- EXERCISE -
Reproduce, word for word, every line from the first one down to the line containing "self.output = output", and nothing else.

· · · · · · ·

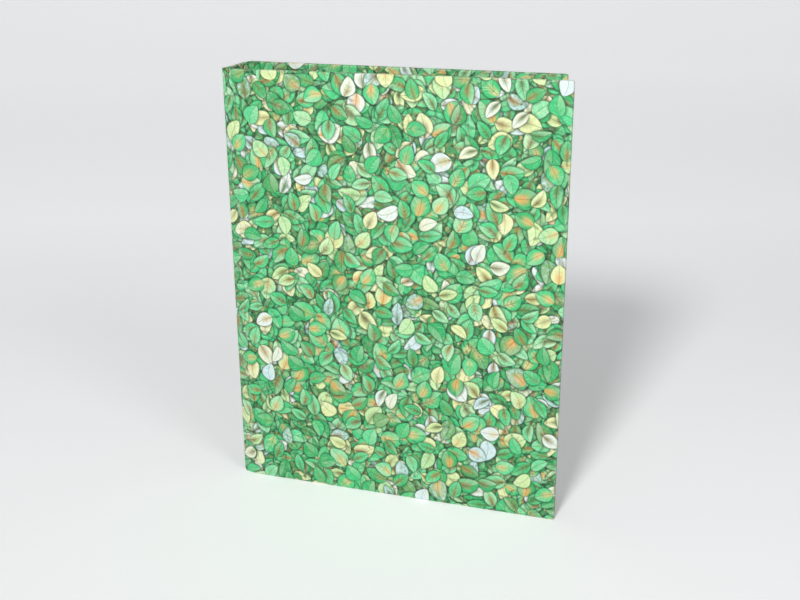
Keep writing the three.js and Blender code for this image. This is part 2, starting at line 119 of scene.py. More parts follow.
def add_camera():
    data = bpy.data.cameras.new("camera")
    data.sensor_width = SENSOR_WIDTH
    data.lens = FOCAL_PIXELS * data.sensor_width / PHOTO_WIDTH
    data.clip_start = 0.01
    camera = bpy.data.objects.new("camera", data)
    camera.location = CAMERA_PLACE
    camera.rotation_euler = [math.radians(angle) for angle in CAMERA_TURN]
    bpy.context.scene.collection.objects.link(camera)
    bpy.context.scene.camera = camera


class Socket:
    """A shader value. Operators on it add Math nodes to its tree."""

    def __init__(self, tree, output):
        self.tree = tree
        self.output = output

    def math(self, operation, *others):
        return self.tree.node(
            "ShaderNodeMath", {"operation": operation}, dict(enumerate((self, *others))))

    def __add__(self, other): return self.math("ADD", other)
    def __radd__(self, other): return self.math("ADD", other)
    def __sub__(self, other): return self.math("SUBTRACT", other)
    def __mul__(self, other): return self.math("MULTIPLY", other)
    def __rmul__(self, other): return self.math("MULTIPLY", other)
    def __truediv__(self, other): return self.math("DIVIDE", other)
    def __pow__(self, other): return self.math("POWER", other)

    def __rsub__(self, other):
        return self.tree.node("ShaderNodeMath", {"operation": "SUBTRACT"}, {0: other, 1: self})

    def absolute(self):
        return self.math("ABSOLUTE")

    def smooth(self, low, high):
        """Eases from 0 to 1 as the value goes from low to high."""
        return self.tree.node(
            "ShaderNodeMapRange", {"interpolation_type": "SMOOTHSTEP"},
            {"Value": self, "From Min": low, "From Max": high},
        )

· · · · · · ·

- WRITTEN SOLUTION -
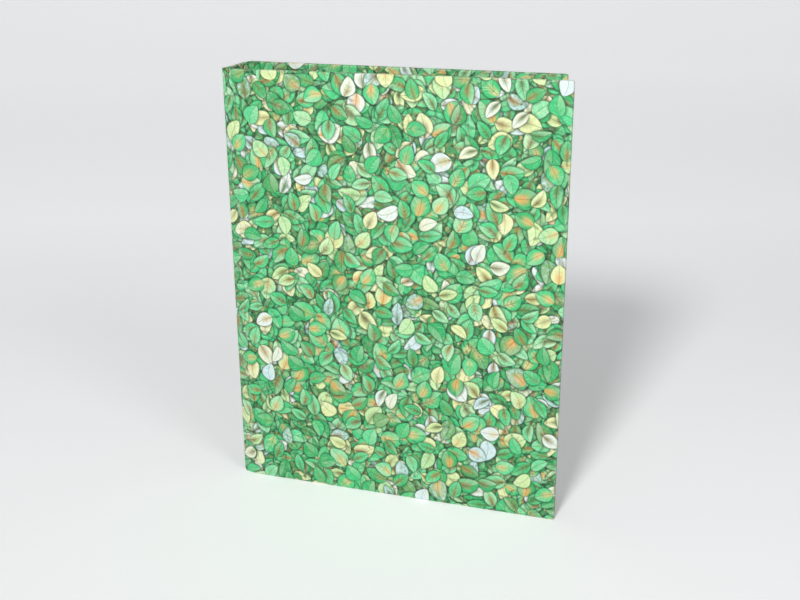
Keep writing the three.js and Blender code for this image. This is part 2, starting at line 119 of scene.py. More parts follow.
def add_camera():
    data = bpy.data.cameras.new("camera")
    data.sensor_width = SENSOR_WIDTH
    data.lens = FOCAL_PIXELS * data.sensor_width / PHOTO_WIDTH
    data.clip_start = 0.01
    camera = bpy.data.objects.new("camera", data)
    camera.location = CAMERA_PLACE
    camera.rotation_euler = [math.radians(angle) for angle in CAMERA_TURN]
    bpy.context.scene.collection.objects.link(camera)
    bpy.context.scene.camera = camera


class Socket:
    """A shader value. Operators on it add Math nodes to its tree."""

    def __init__(self, tree, output):
        self.tree = tree
        self.output = output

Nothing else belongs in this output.